Entries with parts and joints:

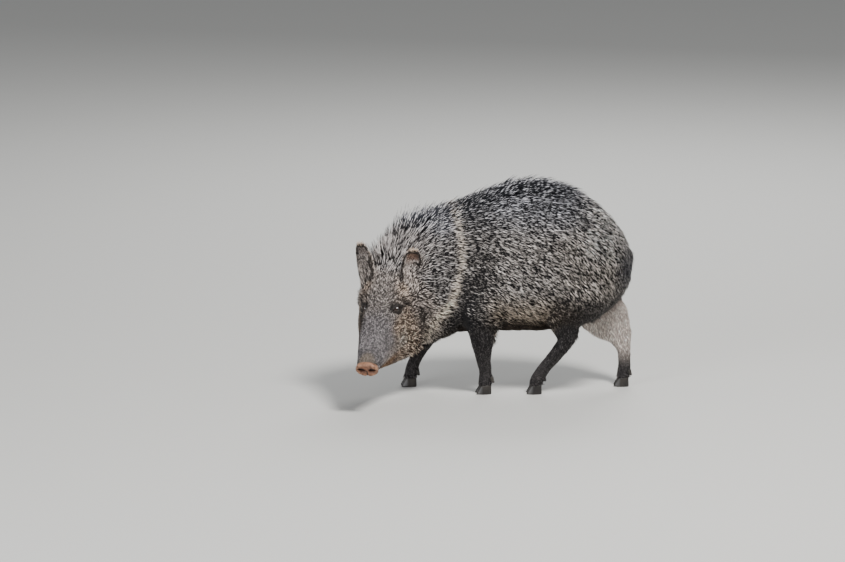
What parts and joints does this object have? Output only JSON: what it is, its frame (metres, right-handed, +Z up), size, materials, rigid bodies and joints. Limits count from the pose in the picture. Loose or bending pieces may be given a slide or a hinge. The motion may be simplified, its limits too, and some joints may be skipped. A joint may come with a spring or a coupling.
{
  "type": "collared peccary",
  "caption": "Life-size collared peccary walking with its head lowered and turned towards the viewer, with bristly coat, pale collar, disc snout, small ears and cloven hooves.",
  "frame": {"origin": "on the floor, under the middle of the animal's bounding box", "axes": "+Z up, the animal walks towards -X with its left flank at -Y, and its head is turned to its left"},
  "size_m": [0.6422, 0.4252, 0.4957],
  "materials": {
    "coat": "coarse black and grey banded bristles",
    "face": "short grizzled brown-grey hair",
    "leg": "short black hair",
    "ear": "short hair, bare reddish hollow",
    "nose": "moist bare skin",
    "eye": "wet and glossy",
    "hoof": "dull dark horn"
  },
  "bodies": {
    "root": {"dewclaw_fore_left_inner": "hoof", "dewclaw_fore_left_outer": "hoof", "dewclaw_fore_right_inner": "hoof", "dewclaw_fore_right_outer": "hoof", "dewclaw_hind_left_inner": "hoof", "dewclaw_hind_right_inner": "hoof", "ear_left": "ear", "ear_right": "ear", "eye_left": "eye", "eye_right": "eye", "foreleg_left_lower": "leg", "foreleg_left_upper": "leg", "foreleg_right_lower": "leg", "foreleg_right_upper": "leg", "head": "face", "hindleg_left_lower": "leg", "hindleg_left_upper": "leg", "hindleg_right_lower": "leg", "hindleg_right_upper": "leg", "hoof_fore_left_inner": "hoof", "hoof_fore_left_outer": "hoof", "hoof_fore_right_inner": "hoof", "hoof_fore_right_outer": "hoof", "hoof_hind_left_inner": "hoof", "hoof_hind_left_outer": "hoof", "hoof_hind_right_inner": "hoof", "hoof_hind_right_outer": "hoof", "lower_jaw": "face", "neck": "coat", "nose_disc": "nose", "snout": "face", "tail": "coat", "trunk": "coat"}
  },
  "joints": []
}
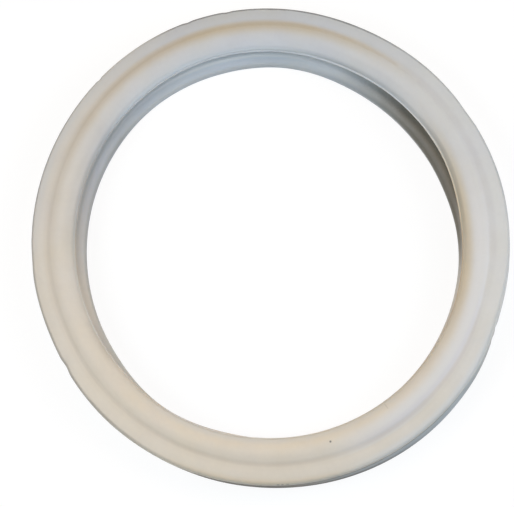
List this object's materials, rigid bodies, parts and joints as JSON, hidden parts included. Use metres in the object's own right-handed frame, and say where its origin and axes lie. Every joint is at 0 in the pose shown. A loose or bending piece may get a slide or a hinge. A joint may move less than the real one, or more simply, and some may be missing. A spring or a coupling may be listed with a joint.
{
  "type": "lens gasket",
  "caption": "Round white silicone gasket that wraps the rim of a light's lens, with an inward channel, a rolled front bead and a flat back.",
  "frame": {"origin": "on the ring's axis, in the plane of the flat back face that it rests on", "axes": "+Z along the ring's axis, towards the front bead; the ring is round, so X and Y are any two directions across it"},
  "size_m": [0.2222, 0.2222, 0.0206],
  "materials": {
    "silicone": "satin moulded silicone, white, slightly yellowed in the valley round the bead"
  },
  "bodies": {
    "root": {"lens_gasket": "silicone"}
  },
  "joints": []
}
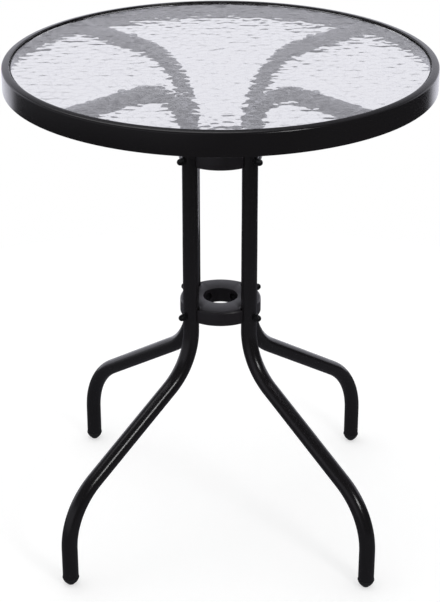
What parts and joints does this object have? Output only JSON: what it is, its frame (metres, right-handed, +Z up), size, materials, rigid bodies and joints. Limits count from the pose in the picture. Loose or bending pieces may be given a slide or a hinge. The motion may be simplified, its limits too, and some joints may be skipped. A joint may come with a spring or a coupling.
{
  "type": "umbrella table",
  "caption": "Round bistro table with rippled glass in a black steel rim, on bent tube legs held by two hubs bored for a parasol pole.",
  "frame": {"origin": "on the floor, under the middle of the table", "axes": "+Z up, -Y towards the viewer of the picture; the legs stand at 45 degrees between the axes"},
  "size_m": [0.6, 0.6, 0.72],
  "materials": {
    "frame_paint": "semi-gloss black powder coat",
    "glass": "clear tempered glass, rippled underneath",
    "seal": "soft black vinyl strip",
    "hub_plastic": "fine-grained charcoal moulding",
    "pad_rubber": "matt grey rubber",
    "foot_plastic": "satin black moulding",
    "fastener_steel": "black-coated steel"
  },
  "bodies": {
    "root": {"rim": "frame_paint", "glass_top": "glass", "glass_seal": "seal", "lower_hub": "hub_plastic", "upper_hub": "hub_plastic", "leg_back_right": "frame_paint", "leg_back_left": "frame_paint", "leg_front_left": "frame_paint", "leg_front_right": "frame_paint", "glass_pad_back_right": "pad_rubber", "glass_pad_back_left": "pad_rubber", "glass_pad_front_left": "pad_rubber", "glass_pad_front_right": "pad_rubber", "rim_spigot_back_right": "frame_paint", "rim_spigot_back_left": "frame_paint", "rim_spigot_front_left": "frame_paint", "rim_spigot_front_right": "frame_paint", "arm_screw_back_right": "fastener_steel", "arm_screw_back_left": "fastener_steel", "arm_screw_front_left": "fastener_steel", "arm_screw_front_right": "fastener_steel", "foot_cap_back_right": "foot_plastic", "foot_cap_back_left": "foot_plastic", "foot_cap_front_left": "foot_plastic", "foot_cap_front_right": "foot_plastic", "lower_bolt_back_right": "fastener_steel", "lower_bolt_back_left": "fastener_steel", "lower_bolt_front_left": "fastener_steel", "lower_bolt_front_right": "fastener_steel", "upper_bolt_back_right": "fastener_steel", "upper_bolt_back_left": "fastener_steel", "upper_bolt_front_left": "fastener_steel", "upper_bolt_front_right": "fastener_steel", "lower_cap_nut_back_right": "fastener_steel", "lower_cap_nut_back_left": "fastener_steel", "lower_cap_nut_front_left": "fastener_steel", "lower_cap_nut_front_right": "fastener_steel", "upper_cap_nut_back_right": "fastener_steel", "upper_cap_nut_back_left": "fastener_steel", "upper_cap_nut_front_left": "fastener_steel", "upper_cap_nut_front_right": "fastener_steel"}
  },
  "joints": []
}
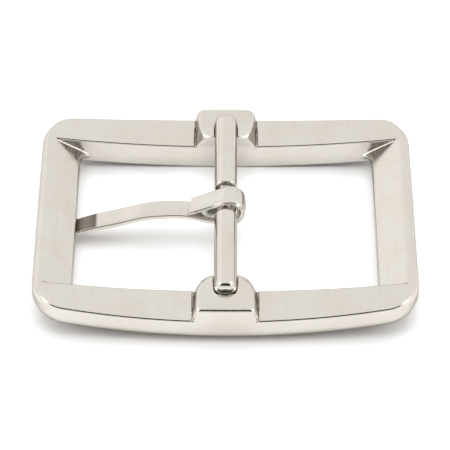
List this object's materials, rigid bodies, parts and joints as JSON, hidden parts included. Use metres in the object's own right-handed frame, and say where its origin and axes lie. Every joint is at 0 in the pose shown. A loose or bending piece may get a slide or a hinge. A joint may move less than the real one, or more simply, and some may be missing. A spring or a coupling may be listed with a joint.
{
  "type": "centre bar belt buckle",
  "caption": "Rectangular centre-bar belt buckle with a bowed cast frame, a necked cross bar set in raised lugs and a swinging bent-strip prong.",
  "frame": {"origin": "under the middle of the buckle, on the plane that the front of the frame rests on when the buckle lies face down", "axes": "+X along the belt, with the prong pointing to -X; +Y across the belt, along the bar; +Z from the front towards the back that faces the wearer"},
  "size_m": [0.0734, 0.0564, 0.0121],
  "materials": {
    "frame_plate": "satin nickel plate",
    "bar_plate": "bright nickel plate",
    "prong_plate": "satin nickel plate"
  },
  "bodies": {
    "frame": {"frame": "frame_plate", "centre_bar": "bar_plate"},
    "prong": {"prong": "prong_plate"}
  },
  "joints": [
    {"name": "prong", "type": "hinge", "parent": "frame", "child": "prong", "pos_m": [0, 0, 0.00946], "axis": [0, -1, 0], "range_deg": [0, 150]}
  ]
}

* * *

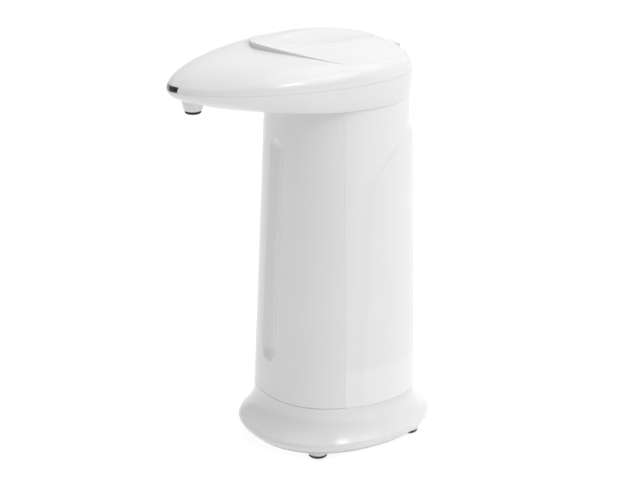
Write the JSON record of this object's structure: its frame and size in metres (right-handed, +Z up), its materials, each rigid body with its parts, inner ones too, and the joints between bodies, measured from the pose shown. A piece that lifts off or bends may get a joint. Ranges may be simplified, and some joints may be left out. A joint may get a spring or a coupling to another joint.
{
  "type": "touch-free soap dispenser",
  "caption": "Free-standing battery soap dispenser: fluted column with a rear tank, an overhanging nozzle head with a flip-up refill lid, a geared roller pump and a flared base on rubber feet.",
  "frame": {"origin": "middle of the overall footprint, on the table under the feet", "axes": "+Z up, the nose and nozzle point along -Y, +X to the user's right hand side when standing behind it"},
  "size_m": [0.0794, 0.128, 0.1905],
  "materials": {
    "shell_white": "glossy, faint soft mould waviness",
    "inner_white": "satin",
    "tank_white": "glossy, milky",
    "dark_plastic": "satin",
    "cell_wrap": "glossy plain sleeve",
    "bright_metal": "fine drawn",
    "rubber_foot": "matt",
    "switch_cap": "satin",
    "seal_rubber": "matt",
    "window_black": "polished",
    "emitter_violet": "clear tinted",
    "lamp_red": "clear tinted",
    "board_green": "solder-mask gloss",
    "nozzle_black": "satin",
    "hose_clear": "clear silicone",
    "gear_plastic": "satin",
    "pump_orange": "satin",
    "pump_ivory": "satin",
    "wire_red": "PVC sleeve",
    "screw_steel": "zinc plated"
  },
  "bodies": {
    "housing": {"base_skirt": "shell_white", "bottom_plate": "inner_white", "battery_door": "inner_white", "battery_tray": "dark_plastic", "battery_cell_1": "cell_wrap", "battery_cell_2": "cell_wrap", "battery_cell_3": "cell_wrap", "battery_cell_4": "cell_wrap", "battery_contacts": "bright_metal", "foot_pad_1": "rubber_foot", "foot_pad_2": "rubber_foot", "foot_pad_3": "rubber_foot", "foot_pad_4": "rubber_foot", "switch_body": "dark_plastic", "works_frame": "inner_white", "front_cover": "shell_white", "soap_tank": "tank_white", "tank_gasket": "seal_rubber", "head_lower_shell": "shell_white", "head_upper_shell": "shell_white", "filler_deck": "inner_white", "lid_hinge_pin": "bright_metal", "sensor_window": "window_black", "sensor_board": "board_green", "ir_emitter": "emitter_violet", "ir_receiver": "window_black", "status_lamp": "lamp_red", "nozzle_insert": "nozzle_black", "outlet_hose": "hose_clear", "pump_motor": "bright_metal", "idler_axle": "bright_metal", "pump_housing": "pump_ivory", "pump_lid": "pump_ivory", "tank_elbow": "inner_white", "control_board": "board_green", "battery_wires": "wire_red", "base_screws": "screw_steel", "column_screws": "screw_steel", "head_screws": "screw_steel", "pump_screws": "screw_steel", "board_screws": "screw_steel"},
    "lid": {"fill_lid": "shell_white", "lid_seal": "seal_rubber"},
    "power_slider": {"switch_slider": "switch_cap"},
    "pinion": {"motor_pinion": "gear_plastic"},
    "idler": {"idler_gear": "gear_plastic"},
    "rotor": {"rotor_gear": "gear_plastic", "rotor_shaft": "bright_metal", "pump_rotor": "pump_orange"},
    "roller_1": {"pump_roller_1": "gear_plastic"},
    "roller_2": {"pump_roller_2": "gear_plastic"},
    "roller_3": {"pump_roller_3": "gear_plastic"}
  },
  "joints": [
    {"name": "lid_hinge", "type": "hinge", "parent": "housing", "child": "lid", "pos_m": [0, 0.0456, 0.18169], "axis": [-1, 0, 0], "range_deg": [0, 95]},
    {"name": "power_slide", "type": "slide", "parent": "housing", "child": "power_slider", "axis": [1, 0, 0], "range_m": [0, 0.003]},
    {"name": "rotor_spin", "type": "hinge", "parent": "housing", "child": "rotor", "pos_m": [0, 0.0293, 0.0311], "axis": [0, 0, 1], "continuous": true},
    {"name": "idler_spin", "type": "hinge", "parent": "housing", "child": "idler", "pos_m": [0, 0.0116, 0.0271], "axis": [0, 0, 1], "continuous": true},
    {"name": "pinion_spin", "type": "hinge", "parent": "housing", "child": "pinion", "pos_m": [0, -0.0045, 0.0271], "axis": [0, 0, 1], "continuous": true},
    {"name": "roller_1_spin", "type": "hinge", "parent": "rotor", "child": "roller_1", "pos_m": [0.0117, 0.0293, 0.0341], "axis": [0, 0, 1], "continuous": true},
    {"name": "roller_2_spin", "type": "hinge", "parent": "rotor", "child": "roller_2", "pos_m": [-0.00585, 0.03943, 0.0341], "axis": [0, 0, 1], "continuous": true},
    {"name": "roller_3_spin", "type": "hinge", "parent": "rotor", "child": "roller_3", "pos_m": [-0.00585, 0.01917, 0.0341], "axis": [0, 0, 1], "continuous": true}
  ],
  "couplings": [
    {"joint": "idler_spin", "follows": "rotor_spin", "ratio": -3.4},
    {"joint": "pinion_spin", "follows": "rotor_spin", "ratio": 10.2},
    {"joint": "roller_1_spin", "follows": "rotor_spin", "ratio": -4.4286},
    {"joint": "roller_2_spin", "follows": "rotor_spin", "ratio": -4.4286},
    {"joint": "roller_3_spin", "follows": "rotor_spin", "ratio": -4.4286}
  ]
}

▶ WHAT THE EXERCISE ASKS
In the records above, collect each line with "between".

▶ EXPECTED ANSWER
  "frame": {"origin": "on the floor, under the middle of the table", "axes": "+Z up, -Y towards the viewer of the picture; the legs stand at 45 degrees between the axes"},
Write the JSON record of this object's structure: its frame and size in metres (right-handed, +Z up), its materials, each rigid body with its parts, inner ones too, and the joints between bodies, measured from the pose shown. A piece that lifts off or bends may get a joint. Ranges may be simplified, and some joints may be left out. A joint may get a spring or a coupling to another joint.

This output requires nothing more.